= The Producer's Perspective =

The Producer's Perspective is a theater blog written and founded by Broadway producer Ken Davenport that was launched in October 2007.

==History==
Davenport founded The Producer's Perspective in 2007, writing the first post, "If a Producer Talks Out Loud in His Office and No One is There to Hear It..." The blog provides an inside look into Broadway, Off-Broadway, and the New York theater industry, as well as the entertainment industry in general.
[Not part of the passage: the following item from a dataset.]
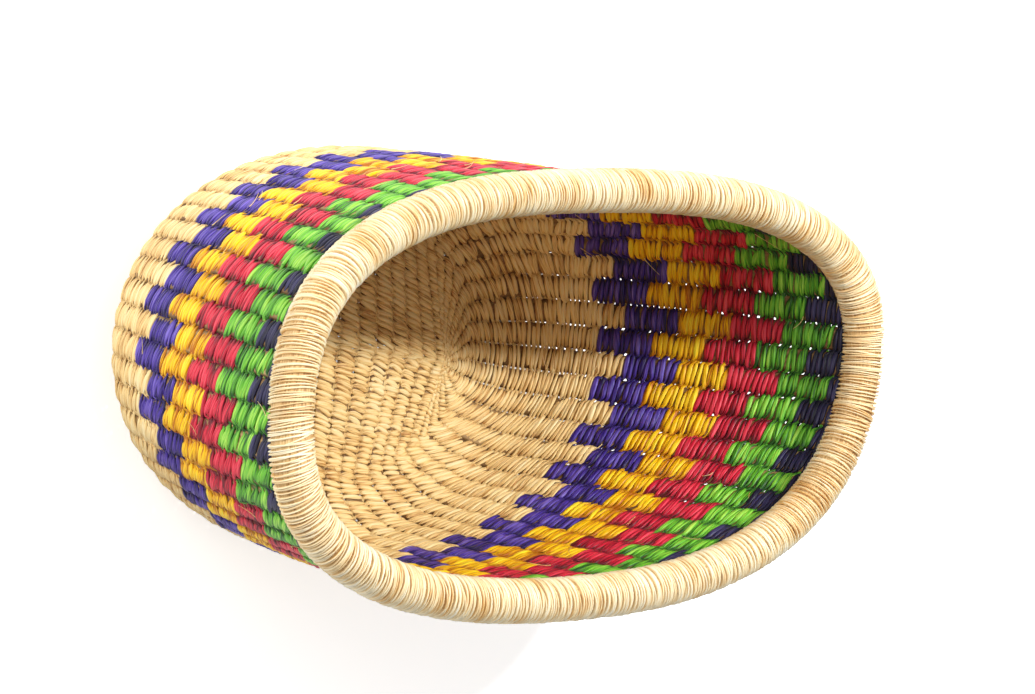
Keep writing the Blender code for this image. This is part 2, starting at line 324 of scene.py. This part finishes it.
def straw_material(name, tones, roughness, streaks=4.5, patchy=0.30, single=0.30, lines=1.3, edge_shade=0.14,
                   ends=0.30):
    """Straw: fine fibres of three tones, each length a little different, with painted shade on its sides
    and ends.

    Streaks is the number of fibres across a straw, and lines their contrast. Patchy and single set how
    far patches of the weave and single straws differ. Edge and ends set how much painted shade darkens
    a straw's sides and tips, where it runs into the gaps between straws and behind the stakes.
    """
    material = bpy.data.materials.new(name)
    material.use_nodes = True
    tree = material.node_tree
    shader = tree.nodes["Principled BSDF"]
    strand = named_value(tree, "strand")
    place = tree.nodes.new("ShaderNodeCombineXYZ")
    twist = reckoned(tree, "MULTIPLY", named_value(tree, "along"), TWIST_RATE)
    across = reckoned(tree, "MULTIPLY", named_value(tree, "around"), streaks)
    tree.links.new(reckoned(tree, "ADD", across, twist), place.inputs[0])
    tree.links.new(reckoned(tree, "MULTIPLY", named_value(tree, "along"), FIBRE_RATE), place.inputs[1])
    tree.links.new(reckoned(tree, "MULTIPLY", strand, STRAND_STEP), place.inputs[2])
    fibres = tree.nodes.new("ShaderNodeTexNoise")
    fibres.inputs["Scale"].default_value = 1.0
    fibres.inputs["Detail"].default_value = 3.0
    fibres.inputs["Roughness"].default_value = 0.6
    tree.links.new(place.outputs[0], fibres.inputs["Vector"])
    where = tree.nodes.new("ShaderNodeTexCoord")
    patches = tree.nodes.new("ShaderNodeTexNoise")
    patches.inputs["Scale"].default_value = PATCH_SCALE
    patches.inputs["Detail"].default_value = 2.0
    tree.links.new(where.outputs["Object"], patches.inputs["Vector"])
    own = reckoned(tree, "MULTIPLY", reckoned(tree, "SUBTRACT", strand, 0.5), single)
    patch = reckoned(tree, "MULTIPLY", reckoned(tree, "SUBTRACT", patches.outputs["Fac"], 0.5), patchy)
    fine = reckoned(tree, "ADD", reckoned(tree, "MULTIPLY", fibres.outputs["Fac"], lines), 0.5 - lines / 2)
    # Painted shade: the straw is darker towards its sides and at its ends, where it passes behind a stake,
    # standing in for shade between straws
    from_crown = reckoned(tree, "SUBTRACT", named_value(tree, "around"), 0.5)
    off_crown = reckoned(tree, "MULTIPLY", reckoned(tree, "ABSOLUTE", from_crown, 0.0), 2.0)
    low = reckoned(tree, "MULTIPLY", reckoned(tree, "POWER", off_crown, 3.0), edge_shade)
    painted_shade = reckoned(tree, "ADD", low, reckoned(tree, "MULTIPLY", named_value(tree, "ends"), ends))
    light = reckoned(tree, "ADD", reckoned(tree, "ADD", fine, own), patch)
    tone = reckoned(tree, "SUBTRACT", light, painted_shade)
    ramp = tree.nodes.new("ShaderNodeValToRGB")
    stops = ramp.color_ramp.elements
    stops[0].position = SHADE_STOP
    stops[0].color = (*tones[0], 1)
    stops[1].position = LIGHT_STOP
    stops[1].color = (*tones[2], 1)
    body = stops.new(BODY_STOP)
    body.color = (*tones[1], 1)
    tree.links.new(tone, ramp.inputs["Fac"])
    tree.links.new(ramp.outputs["Color"], shader.inputs["Base Color"])
    rough = tree.nodes.new("ShaderNodeMapRange")
    rough.inputs["To Min"].default_value = roughness + 0.16
    rough.inputs["To Max"].default_value = roughness - 0.10
    tree.links.new(fibres.outputs["Fac"], rough.inputs["Value"])
    tree.links.new(rough.outputs["Result"], shader.inputs["Roughness"])
    shader.inputs["Specular IOR Level"].default_value = STRAW_GLOSS
    bump = tree.nodes.new("ShaderNodeBump")
    bump.inputs["Strength"].default_value = BUMP_STRENGTH
    bump.inputs["Distance"].default_value = BUMP_DEPTH
    tree.links.new(fibres.outputs["Fac"], bump.inputs["Height"])
    tree.links.new(bump.outputs["Normal"], shader.inputs["Normal"])
    return material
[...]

Since its founding, The Producer's Perspective has discussed topics such as Davenport's Broadway and Off-Broadway productions, theatrical unions such as Actors' Equity Association and Local One IATSE, how to raise money for a theater production, Broadway ticket prices, and more. Additionally, Davenport used The Producer's Perspective to launch his crowdfunding campaign for the 2013 Broadway revival of Godspell, the first crowdfunded Broadway show. Blog readers and fans of the show were able to find information about investing in the production on The Producer's Perspective.

In 2015, Davenport launched The Producer's Perspective Podcast, a podcast on which he interviews Broadway and theater professionals. Guests have included Ben Brantley, chief drama critic of the New York Times, Jordan Roth, president of Jujamcyn Theaters, lyricist Tim Rice, and director Diane Paulus.